A new study finds that male savannah sparrows are changing their tunes, as a result of cultural evolution.
Researchers from Canada and the United States have found that the song of male savannah sparrows (Passerculus sandwichiensis) has changed drastically in the last 30 years (from 1980 to 2011), partly to attract the females.
For their study, the research team used sonograms to record songs of the male sparrows, living on Kent Island, N.B., in the Bay of Fundy, each breeding season for over 30 years. Male sparrows sing only one song type that consists of several parts. They learn the songs in their first year from their fathers or older male birds and continue to sing the same for the rest of their lives.
Although the birds sing the same verses and the sounds appear similar, each male sparrow has his own unique sound, said the researchers.

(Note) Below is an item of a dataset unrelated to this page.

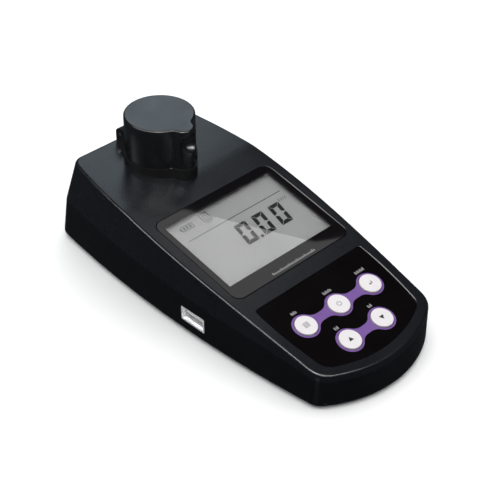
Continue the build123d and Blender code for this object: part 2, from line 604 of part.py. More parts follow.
save("through_detector", detector(Vector(1, 0, 0)))
save("scatter_detector", detector(Vector(0, 1, 0)))
sensor_board_y = WELL_Y + BLOCK_HALF + 2.2
save("sensor_board", block((-15, 25), (sensor_board_y, sensor_board_y + BOARD_THICK), (10, 38)))

# --- Flat cables between the boards ---------------------------------------------------------
FLEX_THICK = 0.3
FLEX_GAP = 0.4


def ribbon(half_width, points):
    """A flat cable whose underside follows points given as (y, z)."""
    top = [(y, z + FLEX_THICK) for y, z in reversed(points)]
    return extrude(Plane.YZ * make_face(Polyline(*points, *top, close=True)), amount=half_width, both=True)


def panel_point(plane, up_slope, depth):
    """The (y, z) of a point on the middle line of a panel plane."""
    point = plane.from_local_coords(Vector(0, up_slope, depth))
    return point.Y, point.Z


display_back = GUIDE_BACK - BOARD_THICK - FLEX_GAP
save("display_flex", ribbon(9, [
    (12, board_top), (17, board_top),
    panel_point(DISPLAY, 22, display_back), panel_point(DISPLAY, 28, display_back),
]))
save("key_flex", ribbon(6, [
    panel_point(KEYPAD, 10, KEY_BOARD_TOP + 0.1), panel_point(KEYPAD, 14, KEY_BOARD_TOP + 0.1),
    panel_point(DISPLAY, -32, display_back - FLEX_GAP), panel_point(DISPLAY, -20, display_back),
]))
save("sensor_flex", Pos(21.5, 0, 0) * ribbon(3, [(33, board_top), (38, board_top), (sensor_board_y - 0.05, 27)]))

# --- Lid ------------------------------------------------------------------------------------
lid_face = lobed_outline(LID_RADIUS, LOBE_REACH, LOBE_RADIUS, LOBE_BLEND)
lid = Pos(0, 0, LID_BOTTOM_Z) * extrude(lid_face, amount=LID_TOP_Z - LID_BOTTOM_Z)
arm = block((-KNUCKLE_HALF, KNUCKLE_HALF), (WELL_Y + 10, PIN_Y), (PIN_Z - EAR_RADIUS, PIN_Z + EAR_RADIUS))
knuckle = rod(EAR_RADIUS, (-KNUCKLE_HALF, PIN_Y, PIN_Z), (KNUCKLE_HALF, PIN_Y, PIN_Z))
lid = lid + arm + knuckle
lid = fillet([e for e in lid.edges() if e.bounding_box().min.Z > LID_TOP_Z - 0.01], LID_TOP_ROUND)
lid -= rod(LID_BORE, (0, WELL_Y, 0), (0, WELL_Y, LID_TOP_Z - LID_ROOF))
lid -= Pos(0, WELL_Y - LOBE_REACH - SCOOP_AHEAD, SCOOP_Z) * Sphere(SCOOP_RADIUS)
lid -= rod(PIN_RADIUS + PIN_PLAY, (-20, PIN_Y, PIN_Z), (20, PIN_Y, PIN_Z))
save("light_shield_lid", lid)
save("lid_hinge_pin", rod(PIN_RADIUS, (-EAR_OUTER_X, PIN_Y, PIN_Z), (EAR_OUTER_X, PIN_Y, PIN_Z)))

# --- Cells, contacts and feet ---------------------------------------------------------------
PLATE = 0.3
cells, contacts = [], []
for index in (-1, 0, 1):
    x = index * CELL_PITCH
    flip = -1 if index == 0 else 1
    flat_y, nub_y = (BAY_Y[0], BAY_Y[1])[::flip]
    start = nub_y - flip * (PLATE + CELL_NUB)
    end = start - flip * CELL_LENGTH
    can = rod(CELL_RADIUS, (x, end, CELL_Z), (x, start, CELL_Z))
    can = fillet(can.edges().filter_by(GeomType.CIRCLE), 0.6)
    cells.append(can + rod(2.75, (x, start, CELL_Z), (x, start + flip * CELL_NUB, CELL_Z)))
    for face_y, inward in ((nub_y, -flip), (flat_y, flip)):
        limits = sorted((face_y, face_y + inward * PLATE))
        contacts.append(block((x - 5.5, x + 5.5), limits, (CELL_Z - 5, CELL_Z + 5)))
    gap = abs(flat_y - end) - PLATE
    turns = 4
    path = Helix(pitch=(gap - 0.9) / turns, height=gap - 0.9, radius=3.2)
    wire = Plane(origin=path @ 0, z_dir=path % 0) * Circle(0.35)
    coil = sweep(wire, path=path)
    place = Plane(origin=(x, flat_y + flip * (PLATE + 0.42), CELL_Z), z_dir=(0, flip, 0))
    contacts.append(place * coil)
save("battery_cells", *cells)
save("battery_contacts", *contacts)


def foot(x, y):
    """A round rubber pad with a softened rim."""
    pad = rod(FOOT_RADIUS, (x, y, 0), (x, y, FOOT_THICK))
    return fillet(pad.edges().sort_by(Axis.Z)[0], 0.4)


save("rubber_feet", *[foot(x, y) for x, y in FEET])
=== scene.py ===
import math

import bmesh
import bpy
from mathutils import Matrix, Vector


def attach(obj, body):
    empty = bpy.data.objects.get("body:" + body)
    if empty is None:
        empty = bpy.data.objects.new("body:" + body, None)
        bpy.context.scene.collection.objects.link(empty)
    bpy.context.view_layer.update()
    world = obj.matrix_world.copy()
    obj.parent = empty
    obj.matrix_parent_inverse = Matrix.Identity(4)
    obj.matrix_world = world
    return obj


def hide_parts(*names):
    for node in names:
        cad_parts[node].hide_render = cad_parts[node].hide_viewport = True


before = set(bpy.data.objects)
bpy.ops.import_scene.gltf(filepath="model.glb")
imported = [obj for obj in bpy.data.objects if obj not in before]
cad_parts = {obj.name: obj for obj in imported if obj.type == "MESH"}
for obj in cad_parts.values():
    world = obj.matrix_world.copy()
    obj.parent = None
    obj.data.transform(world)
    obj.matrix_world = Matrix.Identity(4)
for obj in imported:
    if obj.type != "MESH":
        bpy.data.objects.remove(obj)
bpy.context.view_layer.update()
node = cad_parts

# --- Case halves ---------------------------------------------------------------------------
# Two satin ABS mouldings, black with a slight blue cast, that meet at the crease in the side
# and are screwed together from below. Spark-eroded tools leave a very fine grain on them, and
# hands leave soft shiny patches.


def finish(name, colour, rough, metal=0.0, tone=0.10, patch=0.020, smudge=0.05,
           grain=0.0004, relief=0.10, stretch=(1, 1, 1), **direct):
    """A Principled finish that drifts with noise in Object coordinates: tone and smudge say how far
    colour and roughness go either way, patch and grain are sizes in metres, and whatever is named
    in direct is set on the shader as it stands."""
    made = bpy.data.materials.new(name)
    made.use_nodes = True
    tree = made.node_tree
    tree.nodes.clear()
    out = tree.nodes.new("ShaderNodeOutputMaterial")
    body = tree.nodes.new("ShaderNodeBsdfPrincipled")
    tree.links.new(body.outputs["BSDF"], out.inputs["Surface"])
    body.inputs["Metallic"].default_value = metal
    for socket, value in direct.items():
        body.inputs[socket.replace("_", " ")].default_value = value
    place = tree.nodes.new("ShaderNodeTexCoord")
    spread = tree.nodes.new("ShaderNodeMapping")
    spread.inputs["Scale"].default_value = stretch
    tree.links.new(place.outputs["Object"], spread.inputs["Vector"])
    drift = noise(tree, spread, 1 / patch, 3.0)
    fine = noise(tree, spread, 1 / grain, 2.0)
    tint = tree.nodes.new("ShaderNodeMix")
    tint.data_type = "RGBA"
    tint.inputs["A"].default_value = [c * (1 - tone) for c in colour] + [1]
    tint.inputs["B"].default_value = [min(1, c * (1 + tone)) for c in colour] + [1]
    tree.links.new(drift.outputs["Fac"], tint.inputs["Factor"])
    tree.links.new(tint.outputs["Result"], body.inputs["Base Color"])
    sheen = tree.nodes.new("ShaderNodeMapRange")
    sheen.inputs["From Min"].default_value = 0.3
    sheen.inputs["From Max"].default_value = 0.7
    sheen.inputs["To Min"].default_value = max(0.01, rough - smudge)
    sheen.inputs["To Max"].default_value = min(1.0, rough + smudge)
    tree.links.new(drift.outputs["Fac"], sheen.inputs["Value"])
    tree.links.new(sheen.outputs["Result"], body.inputs["Roughness"])
    if relief:
        bump = tree.nodes.new("ShaderNodeBump")
        bump.inputs["Strength"].default_value = relief
        bump.inputs["Distance"].default_value = grain * 0.12
        tree.links.new(fine.outputs["Fac"], bump.inputs["Height"])
        tree.links.new(bump.outputs["Normal"], body.inputs["Normal"])
    return made


def noise(tree, source, scale, detail):
    """A noise texture over mapped coordinates, scale in steps per metre."""
    made = tree.nodes.new("ShaderNodeTexNoise")
    made.inputs["Scale"].default_value = scale
    made.inputs["Detail"].default_value = detail
    tree.links.new(source.outputs["Vector"], made.inputs["Vector"])
    return made


def wear(name, material):
    """Gives a CAD node its finish as its only material."""
    piece = node[name]
    piece.data.materials.clear()
    piece.data.materials.append(material)
    return piece


case_black = finish("case_abs", (0.0040, 0.0047, 0.0066), 0.27, tone=0.16, patch=0.028,
                    smudge=0.04, grain=0.00045, relief=0.22, Specular_IOR_Level=0.55)
wear("upper_case", case_black)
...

The research team noticed that the song has three primary elements. The first element identifies that the bird is a savannah sparrow, the second identifies which individual is singing, and the third component is used by females to assess males. Based on their analyses, the researchers found that the introductory notes of the songs had remained consistent for the last 30 years, but the sparrows had added a series of clicks to the middle of their songs. They also discovered that the ending trill (once long and high-frequency) has been changed to a shorter and lower frequency, as the males with shorter trills had higher reproductive success.
"The change is the result of cultural transmission of different song elements through many generations," Ryan Norris, Integrative biology professor from University of Guelph, Canada, said in a statement. "If you listen to how people used to talk in the 1890s and how we talk today, you would notice major differences, and this is the result of shifts in culture or the popularity of certain forms," he said. "The change in sparrow songs over time has occurred much the same way."
The details of the study appear in the January 2013 issue of Animal Behaviour.